=== Dataset excerpt ===
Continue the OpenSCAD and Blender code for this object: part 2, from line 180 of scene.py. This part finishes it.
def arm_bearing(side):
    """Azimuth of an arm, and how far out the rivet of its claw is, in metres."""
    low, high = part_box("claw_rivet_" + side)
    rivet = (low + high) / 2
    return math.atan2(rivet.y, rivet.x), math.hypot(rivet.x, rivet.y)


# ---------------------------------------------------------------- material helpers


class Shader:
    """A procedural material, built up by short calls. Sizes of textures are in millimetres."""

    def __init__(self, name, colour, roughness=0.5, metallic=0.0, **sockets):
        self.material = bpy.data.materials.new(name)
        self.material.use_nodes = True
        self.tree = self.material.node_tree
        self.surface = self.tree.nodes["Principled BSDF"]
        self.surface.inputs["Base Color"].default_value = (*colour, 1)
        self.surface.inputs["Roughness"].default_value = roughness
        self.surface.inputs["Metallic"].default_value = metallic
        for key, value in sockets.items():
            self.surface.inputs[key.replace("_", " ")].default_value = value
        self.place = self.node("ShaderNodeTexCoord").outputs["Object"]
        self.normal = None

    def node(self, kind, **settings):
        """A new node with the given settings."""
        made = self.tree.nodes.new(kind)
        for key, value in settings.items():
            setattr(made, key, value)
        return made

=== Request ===
Write out the full listing, keeping every line exactly as it is.

=== Final result ===
Continue the OpenSCAD and Blender code for this object: part 2, from line 180 of scene.py. This part finishes it.
def arm_bearing(side):
    """Azimuth of an arm, and how far out the rivet of its claw is, in metres."""
    low, high = part_box("claw_rivet_" + side)
    rivet = (low + high) / 2
    return math.atan2(rivet.y, rivet.x), math.hypot(rivet.x, rivet.y)


# ---------------------------------------------------------------- material helpers


class Shader:
    """A procedural material, built up by short calls. Sizes of textures are in millimetres."""

    def __init__(self, name, colour, roughness=0.5, metallic=0.0, **sockets):
        self.material = bpy.data.materials.new(name)
        self.material.use_nodes = True
        self.tree = self.material.node_tree
        self.surface = self.tree.nodes["Principled BSDF"]
        self.surface.inputs["Base Color"].default_value = (*colour, 1)
        self.surface.inputs["Roughness"].default_value = roughness
        self.surface.inputs["Metallic"].default_value = metallic
        for key, value in sockets.items():
            self.surface.inputs[key.replace("_", " ")].default_value = value
        self.place = self.node("ShaderNodeTexCoord").outputs["Object"]
        self.normal = None

    def node(self, kind, **settings):
        """A new node with the given settings."""
        made = self.tree.nodes.new(kind)
        for key, value in settings.items():
            setattr(made, key, value)
        return made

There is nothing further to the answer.